An interesting diversion this week, when we noticed regression tests failing on our TeamCity build server. The differences were mostly tiny, but warranted a closer inspection since there were no significant code changes to explain them, and the tests were still passing on most developer PCs. The only thing that had really changed was that we’d moved the TeamCity build agents to newer hardware (with later-model Haswell chipsets).
We were able to boil the differences in behaviour down to a simple 3-line C++ program (essentially a call to std::exp), and, sure enough, the program gave a different result when compiled in VS2013 and executed on the new Haswell CPU. Any other combination of C++ runtime and chip (and any x86 build) gave us our “expected” answer. Obviously you can’t have your build server and your developer PCs disagree when it comes to floating-point calculations without chaos (or games of baseline whack-a-mole between developers when some of them are running newer PCs than others).

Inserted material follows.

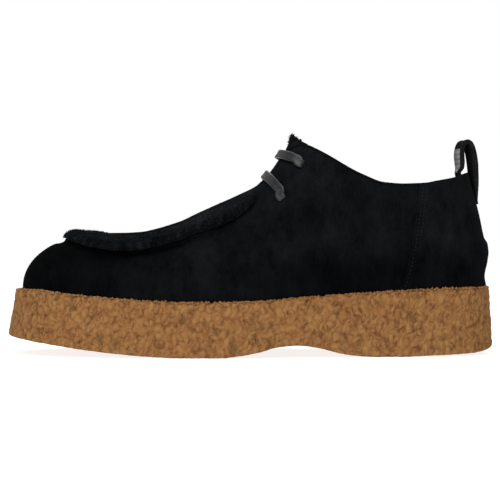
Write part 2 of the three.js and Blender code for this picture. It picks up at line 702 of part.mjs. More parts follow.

We tried forcing the rounding mode with _controlfp_s, but just ended up with different differences. We tried the Intel C++ compiler (which was slightly more stable but still off between Haswell and older CPUs).
As it turns out, the VC++ 2013 runtime uses FMA3 instructions for some transcendental functions (std::exp included), when available at runtime, and this was the difference for us. After disabling this behaviour in the runtime with _set_FMA3_enable(0), our tests started passing on both types of CPU, with no other code or baseline changes necessary.
Thanks to James McNellis for pointing us in the right direction on the FMA3 optimizations.
James also noted that the FMA3 optimizations are much faster, so at some point we will experiment with enabling those, and update our baselines, but for now we can move on with stable numbers between builds.